There are two points that we have to carry forward. One is that individuals do not evolve, populations do. An individual lives his or her life and, while individual humans may make some changes in the behavior pattern we call culture, the tiger does not change his stripes. So in a sense "Survival of the fittest" works when we are referring to two species with similar strategies competing for the same ecological niche.

But the odds are, in that case, that one or both of those populations (or species) will adapt to that conflict by modifying their perception of the niche in a way that lessens the competition. Competition by a rival species is like predation by another species: it is a condition to adapt to, it is not a condition that one "battles" any more than one evolves strategies to combat colder winters or desertification.
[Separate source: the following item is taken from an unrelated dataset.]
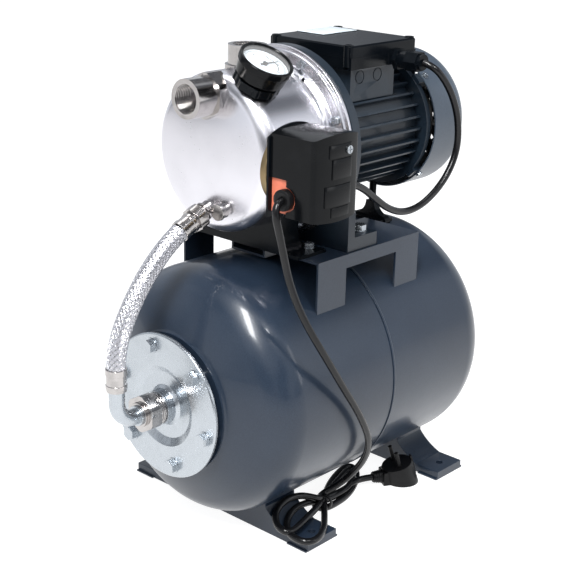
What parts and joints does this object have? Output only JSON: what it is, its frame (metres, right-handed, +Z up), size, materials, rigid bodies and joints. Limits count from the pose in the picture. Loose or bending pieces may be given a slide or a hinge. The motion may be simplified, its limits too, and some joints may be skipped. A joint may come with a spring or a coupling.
{
  "type": "shallow well jet pump",
  "caption": "Shallow well jet pump booster set: stainless jet pump and finned motor on a horizontal pressure tank, with gauge, pressure switch, braided hose and mains plug.",
  "frame": {"origin": "on the floor, in the middle of the four foot holes", "axes": "+Z up; +X along the tank and the shaft, from the suction side to the fan; -Y towards the pressure switch"},
  "size_m": [0.514, 0.2942, 0.5205],
  "materials": {
    "tank_paint": "glossy dark blue-grey paint with a fine orange peel",
    "motor_paint": "semi-gloss dark blue-grey paint on cast aluminium",
    "cover_paint": "satin grey-blue paint",
    "stainless": "satin deep drawn stainless steel",
    "nickel": "turned nickel plated brass",
    "zinc": "bright bluish zinc plating",
    "steel_braid": "stainless wire braid",
    "brass": "yellow passivated brass colour",
    "shaft_steel": "ground steel",
    "core_steel": "stacked sheet steel",
    "black_plastic": "near-black moulded plastic",
    "gloss_black": "glossy black moulded plastic",
    "inner_plastic": "glass filled plastic",
    "salmon_plastic": "salmon red moulded plastic",
    "dial_white": "white printed dial",
    "clear_lens": "clear window",
    "rubber": "soft rubber",
    "black_rubber": "black soft moulding",
    "cable_black": "black cable sheath with a soft gloss"
  },
  "bodies": {
    "pump_set": {"tank_front_shell": "tank_paint", "tank_rear_shell": "tank_paint", "tank_feet": "tank_paint", "platform": "tank_paint", "tank_bladder": "rubber", "tank_flange": "zinc", "flange_bolts": "zinc", "hex_reducer": "nickel", "hose_elbow": "zinc", "hose_ferrules": "nickel", "braided_hose": "steel_braid", "union_nut": "nickel", "casing_nipple": "nickel", "air_valve": "brass", "air_valve_cap": "black_plastic", "pump_casing": "stainless", "suction_port": "nickel", "discharge_port": "nickel", "drain_plug": "nickel", "ejector": "inner_plastic", "diffuser": "inner_plastic", "seal_plate": "stainless", "ring_bolts": "zinc", "casing_saddle": "black_plastic", "motor_adapter": "motor_paint", "base_bolts": "zinc", "ball_bearings": "shaft_steel", "wound_stator": "core_steel", "motor_frame": "motor_paint", "rear_shield": "motor_paint", "fan_cover": "cover_paint", "case_screws": "zinc", "terminal_box": "black_plastic", "terminal_lid": "black_plastic", "capacitor": "black_plastic", "cable_gland": "black_plastic", "gauge_case": "gloss_black", "gauge_dial": "dial_white", "gauge_lens": "clear_lens", "filler_plug": "black_plastic", "switch_cover": "gloss_black", "switch_base": "salmon_plastic", "switch_plate": "black_plastic", "switch_grommets": "black_rubber", "diaphragm_housing": "brass", "motor_support": "black_plastic", "motor_cable": "cable_black", "mains_cable": "cable_black", "cord_hank": "cable_black", "cord_tie": "cable_black", "mains_plug": "black_rubber"},
    "rotor": {"shaft": "shaft_steel", "rotor_core": "core_steel", "impeller": "brass", "cooling_fan": "inner_plastic", "shaft_seal": "inner_plastic"},
    "gauge_pointer": {"gauge_needle": "gloss_black"},
    "pressure_plunger": {"switch_plunger": "shaft_steel"},
    "contact_arm": {"contact_lever": "brass"},
    "valve_pin": {"air_valve_core": "brass"}
  },
  "joints": [
    {"name": "rotor_spin", "type": "hinge", "parent": "pump_set", "child": "rotor", "pos_m": [0, 0, 0.406], "axis": [1, 0, 0], "continuous": true},
    {"name": "gauge_pointer_turn", "type": "hinge", "parent": "pump_set", "child": "gauge_pointer", "pos_m": [-0.1305, -0.05289, 0.50142], "axis": [0, 0.4848, -0.8746], "range_deg": [0, 270]},
    {"name": "plunger_slide", "type": "slide", "parent": "pump_set", "child": "pressure_plunger", "axis": [0, -1, 0], "range_m": [0, 0.0015], "stiffness_N_per_m": 2000},
    {"name": "contact_arm_tip", "type": "hinge", "parent": "pump_set", "child": "contact_arm", "pos_m": [-0.13405, -0.1064, 0.386], "axis": [1, 0, 0], "range_deg": [0, 4.3]},
    {"name": "valve_pin_press", "type": "slide", "parent": "pump_set", "child": "valve_pin", "axis": [-1, 0, 0], "range_m": [0, 0.002], "stiffness_N_per_m": 500}
  ],
  "couplings": [
    {"joint": "contact_arm_tip", "follows": "plunger_slide", "rad_per_m": 49}
  ]
}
The natural solution is to adapt: few species have the kind of battle to the death that is characteristic of wars among competing humans.

So in interspecies relations "survival of the fittest" is not the preferred strategy; and in intra-species relations even less so.

A theory of biological evolution based on "the Law of Survival of the Just-Barely-Fit" provides a better explanation of the extinction and evolution of species than that based on "the Law of Survival of the Fittest"; it provides an explanation of the evolution of organisms of increasingly greater complexity, answering the best scientific objection of the Creationists; and it shows that cooperation and creativity are positive factors in human social evolution.

Finally, it can be represented in a mathematical form that can be developed in such a way as to avoid the insertion of ideological constraints.